Background to Semenovsky Tailings Project
On 16 November 2015 the Company secured an option to participate in a gold tailings production opportunity alongside Eurasia Mining. This option was secured under the new project collaboration agreement signed by Eurasia and Metal Tiger as announced to market on 29 December 2014.
Metal Tiger agreed to pay $25,000 immediately in November to secure an option with Eurasia that afforded Metal Tiger the opportunity to elect to participate in the Semenovsky Tailings Project ("STP") on equal terms with Eurasia. The option period expired on 12 February 2016 but with a further payment of $25,000 has now been extended until 15 March 2016.
If Metal Tiger exercises its option, it will fund up to $100,000 of exclusivity work programme costs i.e. an additional $50,000 plus the $50,000 option payments already made. The forecast exploration costs of the exclusivity period are $72,000, with the additional $28,000 being a contingency for unforeseen expenses.
Should Metal Tiger exercise its option, and both companies confirm they wish to pursue the STP opportunity by the end of the exclusivity period, the project financial and operational risks and rewards will be shared equally between Eurasia and Metal Tiger. It is anticipated that this will be in the form of a specially formed Joint Venture held through a UK private limited company.
Readers are advised to review the market announcement issued by Eurasia Mining today which provides full details with regard to this opportunity. This announcement can be viewed on the Eurasia website www.eurasiamining.co.uk.
Highlights of the STP:
In November 2015 Eurasia Mining signed a Heads of Terms ("HOT") agreement whereby Eurasia has the right to participate in a gold tailings opportunity. The principal highlights in respect of this opportunity are summarised as follows (Extracted from EUA market announcement - 12.2.16 and reflecting the February 2016 data and the original November 2015 data in brackets):
· HOT agreement signed in respect of the STP, a near term gold production opportunity in Russia;
· HOT provides for a six month period (From November 2015 onwards) of exclusivity enabling technical study completion, sampling, metallurgical testing and general due diligence;
· Latest internal work undertaken by Eurasia indicates potential total gross revenue of approximately $86m (Nov15: was $57m) over a 10 year mine life (Nov 15: 8.5 year life), with net project total cash inflow of approximately $51m (Nov 15: $29m) or $5.1m per annum (Nov 15: $3.5m per annum);
· The same work by Eurasia has provisionally estimated that project net present value is c$23m (Nov 15: c.$14m) at a 10% discount rate, project IRR of 82% (Nov 15: 65%) and project payback within 1 year of production start-up, against a total estimated plant construction cost of approximately $5.2m (Nov 15: $5m).

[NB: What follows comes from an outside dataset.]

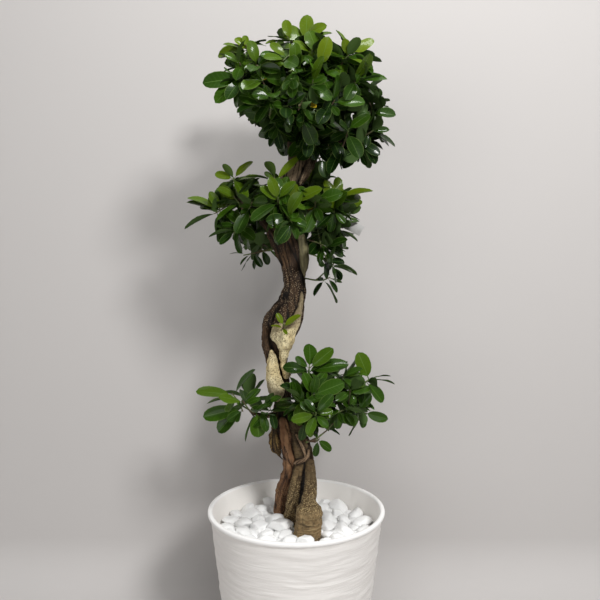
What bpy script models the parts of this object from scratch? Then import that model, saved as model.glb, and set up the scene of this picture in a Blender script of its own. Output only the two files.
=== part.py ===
"""Potted chinese banyan: twisted stems with three tiers of leafy branches, in a round white planter.

Metres, +Z up. The origin is the centre of the planter's underside, and the front faces -Y.
"""

import math
import random
from collections import namedtuple

import bmesh
import bpy
from mathutils import Matrix, Quaternion, Vector
from mathutils.bvhtree import BVHTree

OBJECT_NAME = "potted_chinese_banyan"
SEED = 11
GAP = 0.0003  # between pieces that touch
UP = Vector((0.0, 0.0, 1.0))
FRONT = Vector((0.0, -1.0, 0.0))

# Planter
RIM_RADIUS = 0.150
POT_HEIGHT = 0.280
LIP_HEIGHT = 0.010
LIP_OVERHANG = 0.004
WALL = 0.010
FOOT_RADIUS = 0.111
FOOT_RING = 0.014
BOSS_RADIUS = 0.032
FOOT_RECESS = 0.003
FLOOR_TOP = 0.014
POT_STEPS = 36
DRAIN_HOLES = 3
DRAIN_RADIUS = 0.008
DRAIN_CIRCLE = 0.062

# Filling
SOIL_TOP = 0.226
PEBBLE_BED = 0.017
PEBBLE_SIZE = 0.030
PEBBLE_BULGE = 0.006

# Leaves
PETIOLE_SHARE = 0.16
COLLAR_SHARE = 0.06
LEAF_TRIES = 26
LEAF_WIDTH = 0.43  # of a leaf's whole length
LEAF_KEEL = 0.0011
LEAF_FOOT = 0.0028  # half width where it leaves its twig
LEAF_CLEARANCE = 0.0006
BUD_LENGTH = 0.007
TWIG_RADIUS = 0.0017
TWIG_TIP_RADIUS = 0.0011
TWIG_TRIES = 24
TWIG_COLLAR = 0.0035  # straight length where a twig leaves its carrier
STALK_PITCH = 0.022
NODE_PITCH = 0.0055  # twig length between two whorls of leaves
GOLDEN_ANGLE = math.radians(137.5)

Stem = namedtuple("Stem", "name material route against")
Shoot = namedtuple("Shoot", "tip fan fill")
Branch = namedtuple("Branch", "name carrier seat shoots")
Leaf = namedtuple("Leaf", "direction up length")

MATERIALS = {
    "white_planter": ((0.80, 0.79, 0.77), 0.55),
    "potting_soil": ((0.035, 0.024, 0.017), 0.95),
    "white_pebbles": ((0.82, 0.82, 0.81), 0.5),
    "reddish_bark": ((0.20, 0.11, 0.065), 0.8),
    "golden_bark": ((0.27, 0.18, 0.09), 0.8),
    "dark_bark": ((0.10, 0.065, 0.045), 0.85),
    "cream_bark": ((0.62, 0.52, 0.33), 0.65),
    "olive_bark": ((0.22, 0.20, 0.12), 0.7),
    "leaf_green": ((0.06, 0.17, 0.02), 0.35),
    "young_leaf": ((0.22, 0.42, 0.05), 0.4),
    "blank_label": ((0.45, 0.45, 0.43), 0.5),
}

# Stems, each a smooth tube through its points (x, y, z, radius), cut back by the stems it grew against.
STEMS = (
    Stem("main_trunk", "dark_bark", (
        (0.004, 0.018, 0.345, 0.008), (-0.003, 0.014, 0.365, 0.012), (-0.017, 0.010, 0.400, 0.0145),
        (-0.023, 0.008, 0.440, 0.0140), (-0.024, 0.007, 0.475, 0.0130), (-0.029, 0.007, 0.505, 0.0125),
        (-0.032, 0.007, 0.535, 0.0150), (-0.028, 0.007, 0.565, 0.0215), (-0.018, 0.007, 0.595, 0.0260),
        (-0.010, 0.006, 0.623, 0.0235), (-0.004, 0.005, 0.655, 0.0185), (-0.006, 0.003, 0.690, 0.0205),
        (-0.012, 0.000, 0.725, 0.0230), (-0.018, 0.000, 0.760, 0.0210), (-0.018, 0.000, 0.800, 0.0175),
        (-0.008, 0.000, 0.838, 0.0165), (0.003, 0.000, 0.865, 0.0150), (0.000, 0.000, 0.895, 0.0130),
        (0.004, 0.000, 0.930, 0.0100), (0.008, 0.000, 0.965, 0.0075), (0.010, 0.000, 1.000, 0.0050),
    ), ()),
    Stem("stem_left", "reddish_bark", (
        (-0.036, 0.056, 0.110, 0.007), (-0.033, 0.050, 0.180, 0.0105), (-0.030, 0.045, 0.243, 0.0095),
        (-0.026, 0.040, 0.290, 0.0105), (-0.015, 0.028, 0.322, 0.0115), (-0.011, 0.012, 0.348, 0.0115),
        (-0.013, -0.002, 0.374, 0.0095), (-0.019, -0.006, 0.402, 0.0105), (-0.023, -0.004, 0.430, 0.0080),
    ), ("main_trunk",)),
    Stem("stem_centre", "golden_bark", (
        (-0.018, 0.032, 0.120, 0.006), (-0.014, 0.028, 0.190, 0.0105), (-0.011, 0.025, 0.242, 0.0115),
        (-0.002, 0.018, 0.283, 0.0140), (0.002, 0.010, 0.313, 0.0125), (0.006, 0.003, 0.340, 0.0110),
        (0.009, -0.004, 0.365, 0.0105), (0.006, -0.006, 0.388, 0.0135), (-0.002, -0.004, 0.415, 0.0105),
        (-0.010, -0.002, 0.438, 0.0070),
    ), ("main_trunk", "stem_left")),
    Stem("stem_right", "golden_bark", (
        (0.014, -0.030, 0.110, 0.010), (0.015, -0.036, 0.180, 0.0190), (0.017, -0.040, 0.238, 0.0235),
        (0.0215, -0.036, 0.268, 0.0220), (0.0212, -0.031, 0.288, 0.0180), (0.0215, -0.027, 0.300, 0.0125),
        (0.0244, -0.020, 0.324, 0.0098), (0.0235, -0.011, 0.352, 0.0072), (0.021, -0.004, 0.376, 0.0055),
        (0.015, 0.001, 0.398, 0.0045),
    ), ("main_trunk", "stem_centre")),
    Stem("burl_root", "golden_bark", (
        (-0.030, 0.002, 0.462, 0.0030), (-0.033, -0.004, 0.440, 0.0055), (-0.036, -0.008, 0.415, 0.0075),
        (-0.037, -0.009, 0.392, 0.0092), (-0.033, -0.007, 0.376, 0.0085), (-0.026, -0.006, 0.366, 0.0050),
        (-0.020, -0.006, 0.361, 0.0025),
    ), ("main_trunk", "stem_left")),
    Stem("wrapping_stem", "dark_bark", (
        (-0.022, -0.012, 0.632, 0.0055), (-0.041, -0.006, 0.611, 0.0075), (-0.049, -0.004, 0.585, 0.0080),
        (-0.0495, -0.004, 0.560, 0.0080), (-0.045, -0.003, 0.538, 0.0075), (-0.041, 0.001, 0.515, 0.0065),
        (-0.038, 0.005, 0.490, 0.0050),
    ), ("main_trunk",)),
    Stem("pale_stem_lower", "cream_bark", (
        (-0.0426, -0.017, 0.549, 0.0035), (-0.0405, -0.018, 0.538, 0.0075), (-0.0395, -0.018, 0.528, 0.0097),
        (-0.0378, -0.018, 0.506, 0.0124), (-0.0340, -0.017, 0.486, 0.0148), (-0.0310, -0.013, 0.471, 0.0122),
        (-0.0300, -0.010, 0.462, 0.0080),
    ), ("main_trunk", "wrapping_stem")),
    Stem("pale_stem_upper", "cream_bark", (
        (-0.0240, -0.014, 0.592, 0.0110), (-0.0220, -0.016, 0.577, 0.0215), (-0.0186, -0.018, 0.561, 0.0160),
        (-0.0200, -0.019, 0.549, 0.0088), (-0.0215, -0.018, 0.538, 0.0056), (-0.0225, -0.016, 0.524, 0.0046),
        (-0.0170, -0.014, 0.514, 0.0068), (-0.0150, -0.010, 0.502, 0.0050),
    ), ("main_trunk", "wrapping_stem", "pale_stem_lower")),
    Stem("olive_stem", "olive_bark", (
        (0.0150, -0.006, 0.655, 0.0050), (0.0125, -0.012, 0.677, 0.0072), (0.0130, -0.013, 0.705, 0.0078),
        (0.0090, -0.014, 0.732, 0.0075), (0.0010, -0.015, 0.765, 0.0060), (-0.0040, -0.012, 0.795, 0.0045),
    ), ("main_trunk",)),
    Stem("neck_stem", "dark_bark", (
        (0.002, -0.006, 0.826, 0.0060), (0.016, -0.007, 0.846, 0.0070), (0.0265, -0.005, 0.864, 0.0070),
        (0.0320, -0.002, 0.888, 0.0062), (0.0330, 0.000, 0.912, 0.0055), (0.0300, 0.002, 0.940, 0.0040),
    ), ("main_trunk",)),
    Stem("aerial_root", "cream_bark", (
        (0.000, -0.019, 0.408, 0.0016), (0.008, -0.0215, 0.392, 0.0018), (0.0145, -0.020, 0.376, 0.0018),
        (0.0150, -0.012, 0.360, 0.0016),
    ), ("main_trunk", "stem_centre", "stem_right")),
)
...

The figures given above are given for guidance only and are subject to updating, correction and verification. The figures will be reviewed and updated when Eurasia has undertaken more detailed work on the site.

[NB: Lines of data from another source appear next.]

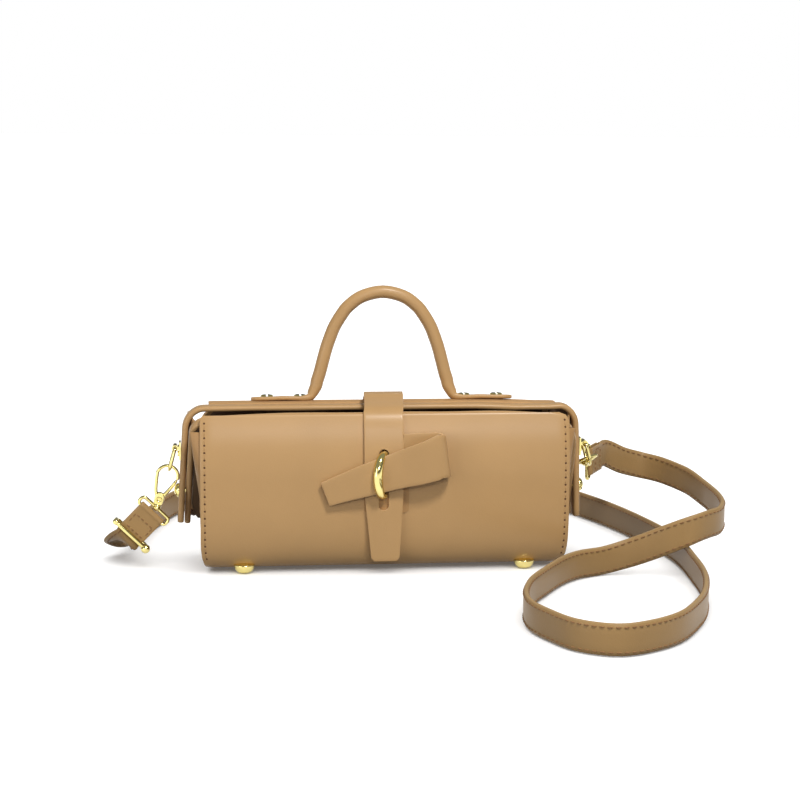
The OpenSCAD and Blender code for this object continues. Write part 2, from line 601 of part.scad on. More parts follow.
// Hook frames: the loop's top, and the directions of its gate side, its thickness and its length
left_axis = unit([0.27, 0, 0.96]);
right_axis = unit([-0.25, -0.93, 0.26]);
right_hang_angle = 50;
dring_down = [for (side = [-1, 1]) [side * sin(dring_lean), 0, -cos(dring_lean)]];
dring_centre = [for (i = [0, 1]) [(2 * i - 1) * lug_x, 0, lug_z] + (dring_l - dring_half) * dring_down[i]];
hang_room = dring_r + hook_r + soft_gap;
left_top = dring_centre[0] + dring_half * dring_down[0] + hang_room * left_axis;
right_out = cos(right_hang_angle) * dring_down[1] + sin(right_hang_angle) * [0, 1, 0];
right_top = dring_centre[1] + dring_half * right_out + hang_room * right_axis;
right_wire = -sin(right_hang_angle) * dring_down[1] + cos(right_hang_angle) * [0, 1, 0];
right_thick = unit(right_wire - (right_wire * right_axis) * right_axis);
hook_off = hook_loop_r / 5;
module left_hook() place() on_frame(left_top, cross([0, 1, 0], left_axis), [0, 1, 0], left_axis)
    translate([-hook_off, 0, 0]) children();
module right_hook() place() on_frame(right_top, cross(right_thick, right_axis), right_thick, right_axis)
    translate([-hook_off, 0, 0]) children();

boss_r = 2.6;
boss_t = 3.4;
boss_z = -0.8 * hook_l;
stem_r = 1;
gate_x = 0.6 * boss_r;
gate_z = boss_z + boss_r;
gate_eye_r = 1.3;
gate_pin_r = 0.5;
gate_r = 1;
gate_t = 1.6;
hook_tip = [hook_off + hook_loop_r, 0, -hook_loop_r];
hook_path = concat(
    [[-boss_r / 2, 0, boss_z + boss_r / 2], [-0.6 * hook_loop_r, 0, 0.55 * hook_l * -1]],
    [for (a = [180 : -22.5 : 0]) [hook_off + hook_loop_r * cos(a), 0, hook_loop_r * sin(a) - hook_loop_r]]);
module hook_body() difference() {
    union() {
        tube(hook_path, hook_r, [0, 1, 0], 10);
        translate([0, 0, boss_z]) rotate([90, 0, 0]) cylinder(h = boss_t, r = boss_r, center = true);
        translate([gate_x, 0, gate_z]) rotate([90, 0, 0]) cylinder(h = boss_t, r = gate_eye_r, center = true);
        translate([0, 0, -hook_l]) cylinder(h = hook_l + boss_z, r = stem_r);
    }
    translate([gate_x, 0, gate_z]) cube([4 * gate_eye_r, gate_t + 2 * face_gap, 2.4 * gate_eye_r], center = true);
    translate([gate_x, 0, gate_z]) rotate([90, 0, 0]) cylinder(h = boss_t + over, r = gate_pin_r + run_gap / 2, center = true);
}
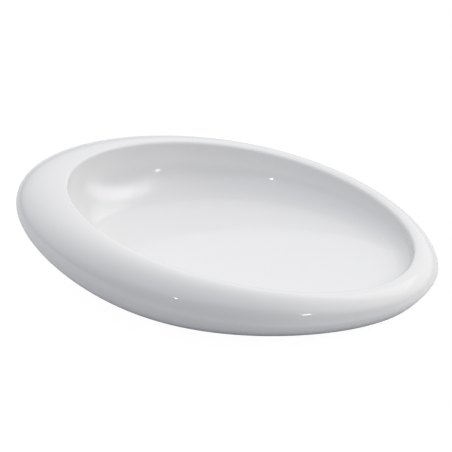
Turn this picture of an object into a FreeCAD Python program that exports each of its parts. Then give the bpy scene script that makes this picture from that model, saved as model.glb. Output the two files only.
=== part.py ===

For further information on the Company, visit: www.metaltigerplc.com:
Paul Johnson (Chief Executive Officer)
Tel: +44 (0)7766 465 617
Terry Grammer (Non- Executive Chairman)
Tel: +44 (0)207 099 0738
Spark Advisory Partners Limited
Tel: +44 (0) 2033 683 555
Tel: +44 (0) 1483 413 500
Notes to Editors:
Metal Tiger plc is a natural resources focused investing company quoted on the London Stock Exchange AIM Market ("AIM") with the trading code MTR and two investment divisions, Direct Projects and Direct Equities.
The Direct Projects division invests in mineral exploration projects operated by trusted partners on the ground. Projects are selected for their strategic significance in terms of commodity, location and commerciality factors. Key strategic investments to date include Spanish Gold & Tungsten, Thai Gold, Copper & Antimony, and Botswanan Copper & Silver.

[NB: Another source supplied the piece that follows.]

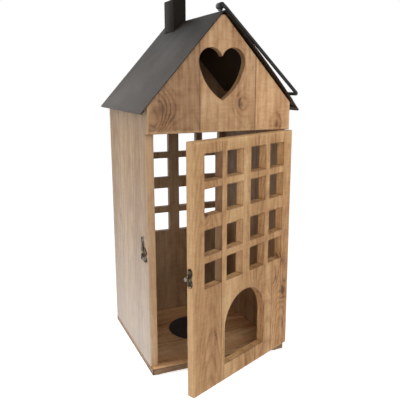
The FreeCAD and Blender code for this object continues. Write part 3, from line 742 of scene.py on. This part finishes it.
def lobed_plate(name, node, material, body, turn=0.0, tall=1.0):
    """Latch plate with two round lobes and a waist, in the outline of the plate that it replaces."""
    upright = Matrix.Rotation(-turn, 3, "Z")
    spots = [upright @ v.co for v in bpy.data.objects[node].data.vertices]
    low = Vector([min(p[k] for p in spots) for k in range(3)])
    high = Vector([max(p[k] for p in spots) for k in range(3)])
    middle, half = (low + high) / 2, (high - low) / 2
    half.z *= tall
    sides = []
    for k in range(49):
        t = math.sin(math.pi * (k / 48 - 0.5))
        lobe = math.sqrt(max(0.0, 1 - ((abs(t) - 0.5) / 0.5) ** 2))
        sides.append((t, max(lobe, 0.66 if abs(t) < 0.5 else 0.0)))
    outline = [(w, t) for t, w in sides] + [(-w, t) for t, w in sides[-2:0:-1]]
    rings = []
    for depth, inset in ((high.x, 0.0), (low.x + 0.0003, 0.0), (low.x, 0.0003)):
        rings.append([upright.transposed() @ Vector((depth, middle.y + w * (half.y - inset),
                                                     middle.z + t * (half.z - inset))) for w, t in outline])
    solid(name, *loft(rings), material, body, "antique_brass", [node])


class LANTERN_OT_latch(Piece):
    """Hook latch of aged brass with the door's strike plate and dull steel knob."""
    bl_idname = "lantern.latch"
    bl_label = "Latch"

    def make(self, wood, metal, stage):
        brass = aged_brass("latch_brass")
        paint(brass, "latch_plate_screws", "latch_rivet", "latch_hook", "door_strike_screws")
        lobed_plate("latch_wall_lobes", "latch_wall_plate", brass, "house", tall=0.9)
        lobed_plate("latch_strike_lobes", "door_strike_plate", brass, "door", DOOR_TURN)
        paint(plated_steel("knob_steel", (0.19, 0.17, 0.14)), "door_knob")


# Candle dish, in metres: (height, distance in from the radius) round its rim, then (height, radius) of its floor.
DISH_RADIUS = 0.0445
DISH_RIM = ((0.0, 0.003), (0.0007, 0.0012), (0.0021, 0.0), (0.0029, 0.0002), (0.0029, 0.0012), (0.0018, 0.0019),
            (0.0012, 0.0035))
DISH_FLOOR = ((0.00115, 0.020), (0.0012, 0.006), (0.0010, 0.0036))


class LANTERN_OT_inside(Piece):
    """Candle plate with its screw, and the base screws and feet below."""
    bl_idname = "lantern.inside"
    bl_label = "Candle plate and feet"

    def make(self, wood, metal, stage):
        dark = painted_sheet("plate_paint", (0.021, 0.021, 0.024), (0.030, 0.030, 0.033), 0.5, 0.4)
        low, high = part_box("candle_plate")
        foot = Vector(((low.x + high.x) / 2, (low.y + high.y) / 2, low.z))
        profile = [(0.0, 0.0035), *((height, DISH_RADIUS - inset) for height, inset in DISH_RIM), *DISH_FLOOR]
        solid("candle_dish", *loft(turned(profile, foot, (0, 0, 1), 72, 0.004), loop=True), dark, "house",
              "black_metal", ["candle_plate"])
        paint(black_iron("plate_screw_iron", metal.iron, 0.5), "candle_plate_screw")
        paint(plated_steel("base_screw_steel", (0.45, 0.43, 0.40)), "base_screws")
        paint(felt("foot_felt"), "feet")


# ---------------------------------------------------------------- stage
def softbox(name, power, size, place, aim, spread=180):
    light = bpy.data.lights.new(name, "AREA")
    light.energy = power
    light.shape = "RECTANGLE"
    light.size, light.size_y = size
    light.spread = math.radians(spread)
    holder = bpy.data.objects.new(name, light)
    holder.location = place
    holder.rotation_euler = (Vector(aim) - Vector(place)).to_track_quat("-Z", "Y").to_euler()
    holder.visible_camera = False
    bpy.context.scene.collection.objects.link(holder)


def seen_rays(tree):
    """1 where the ray comes from the camera, a mirror or through glass."""
    path = tree.nodes.new("ShaderNodeLightPath")
    value = path.outputs["Is Camera Ray"]
    for name in ("Is Glossy Ray", "Is Transmission Ray"):
        most = tree.nodes.new("ShaderNodeMath")
        most.operation = "MAXIMUM"
        tree.links.new(value, most.inputs[0])
        tree.links.new(path.outputs[name], most.inputs[1])
        value = most.outputs[0]
    return value


def pale_floor(name, shade, glow):
    """Matt pale floor that reads white to the camera; the shadow is faint, and lost from some sides."""
    make = Recipe(name)
    place = make.place()
    cloud = make.noise(place, (400.0,) * 3, 2.0)
    colour = make.blend(cloud, [shade] * 3, [shade * 0.985] * 3)
    matt = make.put("ShaderNodeBsdfDiffuse", Color=colour)
    shine = make.put("ShaderNodeEmission", Color=(1.0, 1.0, 1.0))
    make.feed(shine.inputs["Strength"], make.math("MULTIPLY", seen_rays(make.tree), glow))
    both = make.put("ShaderNodeAddShader")
    make.tree.links.new(matt.outputs[0], both.inputs[0])
    make.tree.links.new(shine.outputs[0], both.inputs[1])
    make.feed(make.out.inputs["Surface"], both.outputs[0])
    return make.material


YAW, PITCH, ROLL = 0.39169, 0.21624, -0.002957     # how the camera is turned, in radians
FLOOR_SHADE = 0.80
FLOOR_GLOW = 0.72
FLOOR_REACH = 14.0     # metres


class LANTERN_OT_stage(Piece):
    """Camera, pale floor, white surroundings and softboxes."""
    bl_idname = "lantern.stage"
    bl_label = "Camera and studio"

    def make(self, wood, metal, stage):
        ahead = Vector((math.sin(YAW) * math.cos(PITCH), math.cos(YAW) * math.cos(PITCH), -math.sin(PITCH)))
        right = Vector((math.cos(YAW), -math.sin(YAW), 0.0))
        up = right.cross(ahead)
        level_right = right * math.cos(ROLL) + up * math.sin(ROLL)
        level_up = up * math.cos(ROLL) - right * math.sin(ROLL)
        turn = Matrix((level_right, level_up, -ahead)).transposed()
        camera = bpy.data.cameras.new("studio_camera")
        camera.lens = stage.lens
        camera.sensor_width = 36.0
        camera.clip_start = 0.01
        camera.clip_end = 100.0
        holder = bpy.data.objects.new("studio_camera", camera)
        holder.matrix_world = Matrix.Translation(stage.eye) @ turn.to_4x4()
        bpy.context.scene.collection.objects.link(holder)
        bpy.context.scene.camera = holder
        bpy.context.scene.view_settings.view_transform = "Standard"

        mesh = bpy.data.meshes.new("studio_floor")
        corners = [(x * FLOOR_REACH, y * FLOOR_REACH, 0) for x, y in ((-1, -1), (1, -1), (1, 1), (-1, 1))]
        mesh.from_pydata(corners, [], [(0, 1, 2, 3)])
        floor = bpy.data.objects.new("studio_floor", mesh)
        floor.data.materials.append(pale_floor("floor_paper", FLOOR_SHADE, FLOOR_GLOW))
        bpy.context.scene.collection.objects.link(floor)

        world = bpy.data.worlds.new("studio_air")
        bpy.context.scene.world = world
        world.use_nodes = True
        tree = world.node_tree
        back = tree.nodes["Background"]
        back.inputs["Color"].default_value = (1.0, 1.0, 1.0, 1.0)
        level = tree.nodes.new("ShaderNodeMapRange")
        tree.links.new(seen_rays(tree), level.inputs["Value"])
        level.inputs["To Min"].default_value = stage.sky
        height = tree.nodes.new("ShaderNodeSeparateXYZ")
        tree.links.new(tree.nodes.new("ShaderNodeTexCoord").outputs["Generated"], height.inputs[0])
        ceiling = tree.nodes.new("ShaderNodeMapRange")
        tree.links.new(height.outputs[2], ceiling.inputs["Value"])
        for name, value in (("From Min", 0.25), ("From Max", 0.75), ("To Min", 1.0), ("To Max", 0.45)):
            ceiling.inputs[name].default_value = value
        tree.links.new(ceiling.outputs[0], level.inputs["To Max"])
        tree.links.new(level.outputs[0], back.inputs["Strength"])

        softbox("front_softbox", stage.key, (1.5, 1.5), (-0.35, -2.2, 1.25), (0, 0, 0.25))
        softbox("side_softbox", stage.side, (1.4, 1.6), (-2.1, 0.1, 1.1), (0, 0, 0.22))
        softbox("back_softbox", stage.back, (1.4, 1.2), (-0.7, 2.1, 0.9), (0, 0, 0.3))
        softbox("floor_wash", stage.wash, (0.4, 0.5), (-0.47, 0.02, 0.62), (-0.42, 0.02, 0.0), 64)


PIECES = (LANTERN_OT_stage, LANTERN_OT_gable, LANTERN_OT_door, LANTERN_OT_walls, LANTERN_OT_back, LANTERN_OT_base,
          LANTERN_OT_roof, LANTERN_OT_handle, LANTERN_OT_hinges, LANTERN_OT_latch, LANTERN_OT_inside)
GROUPS = (("lantern_timber", LanternTimber), ("lantern_metal", LanternMetal), ("lantern_stage", LanternStage))


class LANTERN_PT_panel(bpy.types.Panel):
    """Lists the lantern's settings and pieces."""
    bl_label = "House lantern"
    bl_idname = "LANTERN_PT_panel"
    bl_space_type = "VIEW_3D"
    bl_region_type = "UI"
    bl_category = "Lantern"

    def draw(self, context):
        for attribute, group in GROUPS:
            box = self.layout.box()
            for name in group.__annotations__:
                box.prop(getattr(context.scene, attribute), name)
        for piece in PIECES:
            self.layout.operator(piece.bl_idname)


def register():
    for attribute, group in GROUPS:
        bpy.utils.register_class(group)
        setattr(bpy.types.Scene, attribute, bpy.props.PointerProperty(type=group))
    for piece in PIECES:
        bpy.utils.register_class(piece)
    bpy.utils.register_class(LANTERN_PT_panel)


def unregister():
    bpy.utils.unregister_class(LANTERN_PT_panel)
    for piece in reversed(PIECES):
        bpy.utils.unregister_class(piece)
    for attribute, group in reversed(GROUPS):
        delattr(bpy.types.Scene, attribute)
        bpy.utils.unregister_class(group)


def main():
    register()
    for piece in PIECES:
        family, name = piece.bl_idname.split(".")
        if getattr(getattr(bpy.ops, family), name)() != {"FINISHED"}:
            raise RuntimeError(piece.bl_label + " was not finished")


if __name__ == "__main__":
    main()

The Direct Equities division invests in quoted natural resource explorers and developers, with a combination of shares and warrants and seeks generate trading profits for reinvestment into the Direct Projects division.
Metal Tiger's target is to deliver a very high return for shareholders by investing in significantly undervalued and/or high potential opportunities in the mineral exploration and development sector timed to coincide where possible, with a cyclical recovery in the exploration and mining markets.